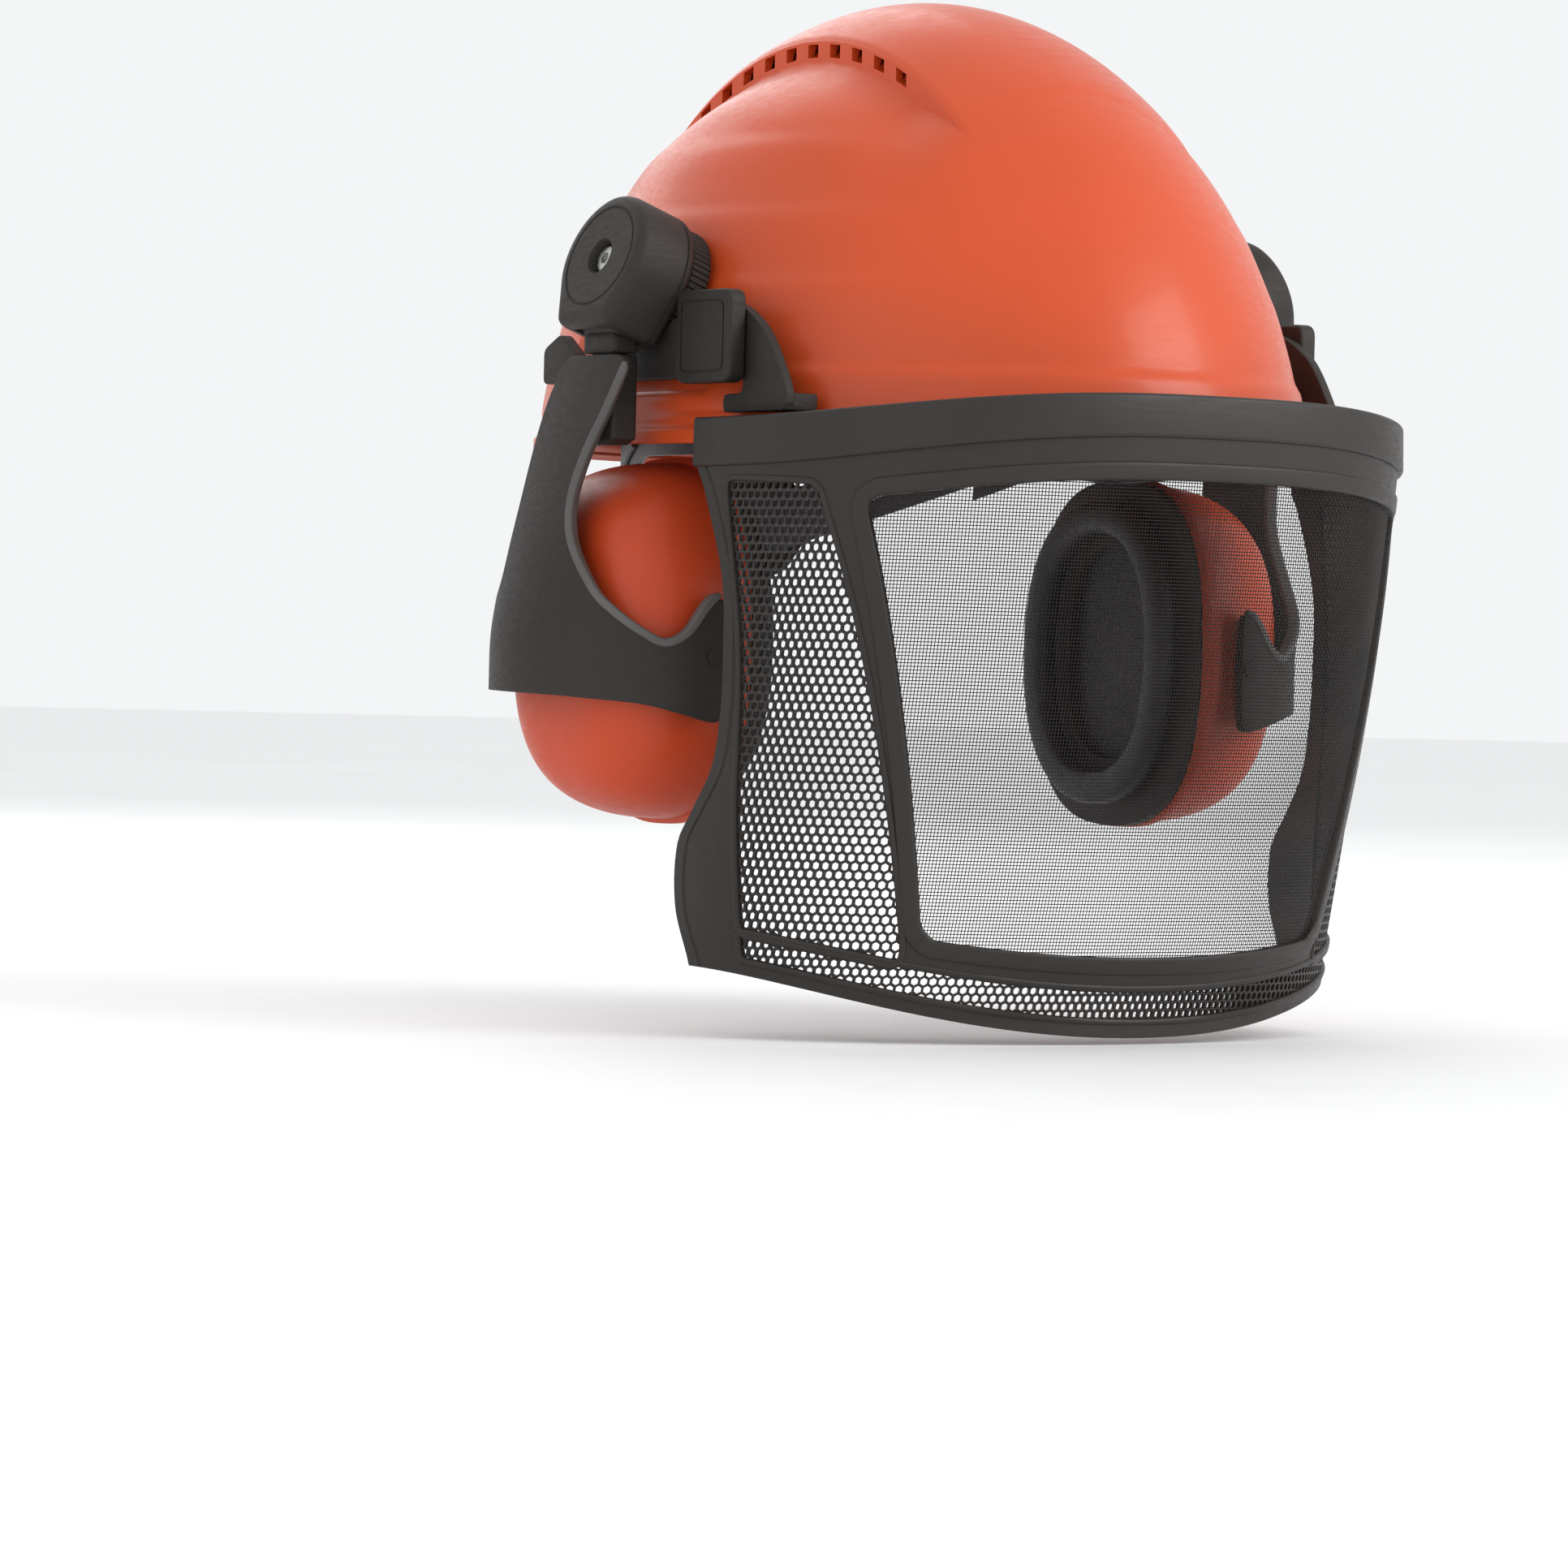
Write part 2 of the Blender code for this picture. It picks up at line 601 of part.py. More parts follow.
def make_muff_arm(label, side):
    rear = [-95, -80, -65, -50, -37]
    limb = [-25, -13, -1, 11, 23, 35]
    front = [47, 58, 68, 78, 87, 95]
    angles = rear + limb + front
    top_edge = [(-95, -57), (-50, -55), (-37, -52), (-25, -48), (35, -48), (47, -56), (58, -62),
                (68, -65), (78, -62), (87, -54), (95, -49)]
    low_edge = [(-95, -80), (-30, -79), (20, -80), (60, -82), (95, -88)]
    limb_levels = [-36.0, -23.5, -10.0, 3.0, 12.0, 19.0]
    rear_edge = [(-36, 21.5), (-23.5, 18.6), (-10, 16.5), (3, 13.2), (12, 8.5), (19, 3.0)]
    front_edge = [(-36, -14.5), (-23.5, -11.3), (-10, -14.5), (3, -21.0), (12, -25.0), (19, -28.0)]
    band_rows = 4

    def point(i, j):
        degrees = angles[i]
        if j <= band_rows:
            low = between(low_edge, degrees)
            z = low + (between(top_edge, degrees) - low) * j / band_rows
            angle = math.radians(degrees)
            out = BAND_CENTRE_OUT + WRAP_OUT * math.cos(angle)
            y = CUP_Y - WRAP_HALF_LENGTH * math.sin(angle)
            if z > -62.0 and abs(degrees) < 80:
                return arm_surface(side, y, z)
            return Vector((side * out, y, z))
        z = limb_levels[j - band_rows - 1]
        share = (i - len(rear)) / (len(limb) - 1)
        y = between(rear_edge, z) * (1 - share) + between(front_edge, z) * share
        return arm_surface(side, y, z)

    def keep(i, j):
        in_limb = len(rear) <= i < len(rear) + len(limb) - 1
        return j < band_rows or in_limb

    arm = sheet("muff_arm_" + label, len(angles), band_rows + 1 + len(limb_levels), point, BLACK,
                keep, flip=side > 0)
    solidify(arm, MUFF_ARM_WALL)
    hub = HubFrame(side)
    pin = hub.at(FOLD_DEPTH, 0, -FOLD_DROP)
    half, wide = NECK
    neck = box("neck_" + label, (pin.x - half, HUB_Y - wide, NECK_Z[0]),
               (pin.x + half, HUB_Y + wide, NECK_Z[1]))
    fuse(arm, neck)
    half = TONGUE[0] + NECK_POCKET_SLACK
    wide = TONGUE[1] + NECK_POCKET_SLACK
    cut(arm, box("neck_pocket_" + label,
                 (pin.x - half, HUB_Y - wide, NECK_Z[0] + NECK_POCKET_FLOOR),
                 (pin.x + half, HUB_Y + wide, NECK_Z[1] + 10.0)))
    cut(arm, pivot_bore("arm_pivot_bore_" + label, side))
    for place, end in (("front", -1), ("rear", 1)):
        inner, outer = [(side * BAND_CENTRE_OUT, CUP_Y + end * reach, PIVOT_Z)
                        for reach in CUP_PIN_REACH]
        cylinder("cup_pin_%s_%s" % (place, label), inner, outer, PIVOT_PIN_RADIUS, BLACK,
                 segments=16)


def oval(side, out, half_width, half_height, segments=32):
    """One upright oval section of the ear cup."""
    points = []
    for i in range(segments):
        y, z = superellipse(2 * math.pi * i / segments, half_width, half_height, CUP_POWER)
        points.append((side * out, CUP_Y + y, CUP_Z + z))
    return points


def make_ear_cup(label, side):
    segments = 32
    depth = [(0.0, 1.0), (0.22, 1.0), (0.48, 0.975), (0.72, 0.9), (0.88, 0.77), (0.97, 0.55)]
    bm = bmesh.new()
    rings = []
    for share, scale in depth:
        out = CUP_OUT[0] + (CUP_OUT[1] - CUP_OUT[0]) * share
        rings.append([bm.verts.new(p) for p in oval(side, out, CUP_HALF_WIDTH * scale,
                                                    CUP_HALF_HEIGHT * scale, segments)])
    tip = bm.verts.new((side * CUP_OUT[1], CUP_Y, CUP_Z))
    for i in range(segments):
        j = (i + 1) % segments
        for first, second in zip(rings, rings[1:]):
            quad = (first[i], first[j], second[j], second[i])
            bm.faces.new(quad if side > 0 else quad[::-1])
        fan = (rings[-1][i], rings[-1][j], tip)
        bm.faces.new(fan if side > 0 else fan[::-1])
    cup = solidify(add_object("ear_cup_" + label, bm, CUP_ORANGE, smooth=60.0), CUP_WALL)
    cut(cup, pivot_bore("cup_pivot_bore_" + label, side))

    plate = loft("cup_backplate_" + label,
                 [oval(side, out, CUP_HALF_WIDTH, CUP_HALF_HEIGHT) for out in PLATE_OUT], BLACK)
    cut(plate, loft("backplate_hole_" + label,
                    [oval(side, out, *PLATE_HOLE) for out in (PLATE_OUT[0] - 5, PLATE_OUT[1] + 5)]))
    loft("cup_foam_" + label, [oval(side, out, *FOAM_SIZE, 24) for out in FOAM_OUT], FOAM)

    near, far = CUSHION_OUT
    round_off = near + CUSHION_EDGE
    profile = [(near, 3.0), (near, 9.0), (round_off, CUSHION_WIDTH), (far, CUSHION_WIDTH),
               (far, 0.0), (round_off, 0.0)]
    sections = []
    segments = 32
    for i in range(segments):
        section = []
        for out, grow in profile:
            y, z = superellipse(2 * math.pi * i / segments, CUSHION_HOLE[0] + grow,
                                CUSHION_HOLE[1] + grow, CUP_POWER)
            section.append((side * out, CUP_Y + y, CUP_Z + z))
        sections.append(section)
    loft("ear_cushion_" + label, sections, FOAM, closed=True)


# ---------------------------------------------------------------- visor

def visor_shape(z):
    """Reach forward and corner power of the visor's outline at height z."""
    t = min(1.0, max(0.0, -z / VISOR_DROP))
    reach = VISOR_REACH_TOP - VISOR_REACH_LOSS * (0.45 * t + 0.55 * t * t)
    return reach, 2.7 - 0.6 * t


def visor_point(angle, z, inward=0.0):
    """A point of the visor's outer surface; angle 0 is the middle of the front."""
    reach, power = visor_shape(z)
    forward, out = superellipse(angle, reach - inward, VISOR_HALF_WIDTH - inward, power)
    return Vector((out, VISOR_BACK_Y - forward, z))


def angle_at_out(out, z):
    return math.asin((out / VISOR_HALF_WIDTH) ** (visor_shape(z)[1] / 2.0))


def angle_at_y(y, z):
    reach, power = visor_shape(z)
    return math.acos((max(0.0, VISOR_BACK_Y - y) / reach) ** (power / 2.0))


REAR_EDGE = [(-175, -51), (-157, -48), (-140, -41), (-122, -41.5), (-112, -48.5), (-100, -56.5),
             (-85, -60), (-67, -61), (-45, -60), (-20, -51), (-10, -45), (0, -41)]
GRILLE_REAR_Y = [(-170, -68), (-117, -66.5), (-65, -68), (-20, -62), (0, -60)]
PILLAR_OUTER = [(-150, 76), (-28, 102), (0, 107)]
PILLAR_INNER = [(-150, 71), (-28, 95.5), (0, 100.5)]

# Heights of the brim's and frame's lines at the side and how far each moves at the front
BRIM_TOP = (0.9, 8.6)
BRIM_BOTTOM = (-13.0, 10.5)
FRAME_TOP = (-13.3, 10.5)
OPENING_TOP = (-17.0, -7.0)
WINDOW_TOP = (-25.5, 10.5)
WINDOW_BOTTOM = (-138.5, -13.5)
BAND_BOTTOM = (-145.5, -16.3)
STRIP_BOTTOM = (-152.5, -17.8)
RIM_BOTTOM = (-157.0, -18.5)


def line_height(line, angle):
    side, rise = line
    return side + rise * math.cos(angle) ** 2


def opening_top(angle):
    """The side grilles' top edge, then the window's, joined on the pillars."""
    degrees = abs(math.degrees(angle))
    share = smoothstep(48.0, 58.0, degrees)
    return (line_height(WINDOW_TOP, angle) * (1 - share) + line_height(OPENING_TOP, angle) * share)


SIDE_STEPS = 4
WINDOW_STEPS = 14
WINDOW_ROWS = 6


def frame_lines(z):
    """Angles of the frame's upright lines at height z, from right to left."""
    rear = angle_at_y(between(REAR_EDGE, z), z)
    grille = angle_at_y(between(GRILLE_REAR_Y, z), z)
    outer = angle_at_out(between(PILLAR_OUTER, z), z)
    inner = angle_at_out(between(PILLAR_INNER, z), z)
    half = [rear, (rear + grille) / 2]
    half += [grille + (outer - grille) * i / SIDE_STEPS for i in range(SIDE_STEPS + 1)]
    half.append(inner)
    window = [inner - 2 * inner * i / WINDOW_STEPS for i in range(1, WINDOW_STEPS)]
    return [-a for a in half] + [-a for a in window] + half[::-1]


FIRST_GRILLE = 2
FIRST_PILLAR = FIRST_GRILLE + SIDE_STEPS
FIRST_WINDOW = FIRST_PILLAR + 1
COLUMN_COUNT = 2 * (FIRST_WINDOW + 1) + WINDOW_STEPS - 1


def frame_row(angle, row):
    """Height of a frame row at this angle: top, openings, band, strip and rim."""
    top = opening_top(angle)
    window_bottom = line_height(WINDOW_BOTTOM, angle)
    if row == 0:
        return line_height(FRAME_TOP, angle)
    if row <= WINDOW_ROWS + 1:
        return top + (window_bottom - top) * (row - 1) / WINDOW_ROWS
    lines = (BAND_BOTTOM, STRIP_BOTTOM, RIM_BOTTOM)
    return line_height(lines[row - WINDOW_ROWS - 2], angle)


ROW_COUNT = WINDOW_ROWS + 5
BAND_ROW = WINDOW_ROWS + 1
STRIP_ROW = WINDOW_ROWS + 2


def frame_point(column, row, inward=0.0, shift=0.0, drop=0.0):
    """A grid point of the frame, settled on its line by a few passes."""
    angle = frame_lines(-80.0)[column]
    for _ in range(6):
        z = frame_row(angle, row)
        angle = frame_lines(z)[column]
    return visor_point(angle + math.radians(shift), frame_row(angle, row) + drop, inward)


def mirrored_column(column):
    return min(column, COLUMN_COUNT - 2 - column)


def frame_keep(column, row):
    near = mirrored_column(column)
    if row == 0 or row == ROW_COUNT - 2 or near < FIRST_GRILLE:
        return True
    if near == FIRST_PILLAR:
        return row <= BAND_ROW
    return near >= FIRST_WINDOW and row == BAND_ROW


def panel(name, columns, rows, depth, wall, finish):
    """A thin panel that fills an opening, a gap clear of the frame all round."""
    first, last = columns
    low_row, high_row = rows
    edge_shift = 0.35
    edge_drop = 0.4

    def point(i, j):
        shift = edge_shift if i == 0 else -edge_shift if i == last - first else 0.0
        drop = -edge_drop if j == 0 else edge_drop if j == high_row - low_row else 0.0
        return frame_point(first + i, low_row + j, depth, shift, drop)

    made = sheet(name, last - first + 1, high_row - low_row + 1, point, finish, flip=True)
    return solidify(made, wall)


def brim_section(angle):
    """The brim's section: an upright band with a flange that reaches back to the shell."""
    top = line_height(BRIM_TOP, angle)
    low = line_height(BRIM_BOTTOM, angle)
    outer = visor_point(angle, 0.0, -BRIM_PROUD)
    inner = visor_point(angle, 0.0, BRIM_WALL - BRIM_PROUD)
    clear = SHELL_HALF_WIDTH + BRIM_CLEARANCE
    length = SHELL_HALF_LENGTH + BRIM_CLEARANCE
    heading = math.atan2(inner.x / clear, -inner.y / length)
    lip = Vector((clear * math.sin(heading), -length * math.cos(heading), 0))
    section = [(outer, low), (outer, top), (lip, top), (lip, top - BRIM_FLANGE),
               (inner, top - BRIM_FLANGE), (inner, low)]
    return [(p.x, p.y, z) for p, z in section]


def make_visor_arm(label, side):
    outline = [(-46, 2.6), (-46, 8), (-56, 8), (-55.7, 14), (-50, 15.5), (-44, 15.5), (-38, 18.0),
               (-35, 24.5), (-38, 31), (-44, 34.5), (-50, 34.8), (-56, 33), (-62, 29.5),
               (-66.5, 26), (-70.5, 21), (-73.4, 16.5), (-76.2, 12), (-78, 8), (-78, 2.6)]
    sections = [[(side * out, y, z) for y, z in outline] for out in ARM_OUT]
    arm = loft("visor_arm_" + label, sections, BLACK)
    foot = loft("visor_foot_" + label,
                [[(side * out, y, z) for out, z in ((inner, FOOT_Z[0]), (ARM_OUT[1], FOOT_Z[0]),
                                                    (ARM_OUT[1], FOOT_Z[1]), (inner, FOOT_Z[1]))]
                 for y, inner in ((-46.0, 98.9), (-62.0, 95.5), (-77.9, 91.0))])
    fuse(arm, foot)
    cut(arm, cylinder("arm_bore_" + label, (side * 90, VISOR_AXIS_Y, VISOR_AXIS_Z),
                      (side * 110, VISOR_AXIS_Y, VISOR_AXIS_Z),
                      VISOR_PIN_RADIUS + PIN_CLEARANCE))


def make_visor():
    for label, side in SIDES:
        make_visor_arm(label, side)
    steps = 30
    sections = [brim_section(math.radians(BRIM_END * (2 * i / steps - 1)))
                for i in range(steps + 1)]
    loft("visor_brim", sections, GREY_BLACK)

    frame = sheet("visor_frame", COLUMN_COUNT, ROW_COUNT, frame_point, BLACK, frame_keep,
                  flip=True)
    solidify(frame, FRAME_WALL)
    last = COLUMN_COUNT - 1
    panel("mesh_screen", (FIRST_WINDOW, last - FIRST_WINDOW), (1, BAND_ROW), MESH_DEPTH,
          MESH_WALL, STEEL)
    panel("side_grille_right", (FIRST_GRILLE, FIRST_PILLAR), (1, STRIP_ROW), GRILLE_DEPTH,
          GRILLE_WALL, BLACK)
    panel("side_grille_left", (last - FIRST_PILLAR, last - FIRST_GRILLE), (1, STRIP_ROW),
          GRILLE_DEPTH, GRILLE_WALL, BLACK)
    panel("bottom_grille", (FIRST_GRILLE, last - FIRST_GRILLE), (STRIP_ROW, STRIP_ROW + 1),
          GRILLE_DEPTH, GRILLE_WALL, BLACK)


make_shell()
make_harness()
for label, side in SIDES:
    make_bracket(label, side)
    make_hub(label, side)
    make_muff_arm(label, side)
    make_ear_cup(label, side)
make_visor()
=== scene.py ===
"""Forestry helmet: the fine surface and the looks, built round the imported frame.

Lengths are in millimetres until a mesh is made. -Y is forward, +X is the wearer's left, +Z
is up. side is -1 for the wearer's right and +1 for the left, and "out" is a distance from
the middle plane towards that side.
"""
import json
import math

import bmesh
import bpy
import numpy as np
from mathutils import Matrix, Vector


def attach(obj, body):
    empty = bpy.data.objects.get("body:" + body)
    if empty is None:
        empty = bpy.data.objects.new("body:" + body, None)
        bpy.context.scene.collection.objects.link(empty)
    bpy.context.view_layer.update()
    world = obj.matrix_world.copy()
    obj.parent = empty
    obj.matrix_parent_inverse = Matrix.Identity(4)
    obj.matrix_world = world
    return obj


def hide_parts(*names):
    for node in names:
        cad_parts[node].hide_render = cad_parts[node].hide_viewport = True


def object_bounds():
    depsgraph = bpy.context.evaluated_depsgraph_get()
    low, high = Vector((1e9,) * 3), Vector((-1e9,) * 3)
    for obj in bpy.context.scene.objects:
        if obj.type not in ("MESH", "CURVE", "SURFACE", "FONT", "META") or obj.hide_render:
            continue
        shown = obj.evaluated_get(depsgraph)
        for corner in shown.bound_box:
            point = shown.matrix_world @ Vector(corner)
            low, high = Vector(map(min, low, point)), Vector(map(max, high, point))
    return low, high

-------

▶ _Objective_
Give the number of lines containing the word "names". No other answer is needed.

▶ _Written solution_
2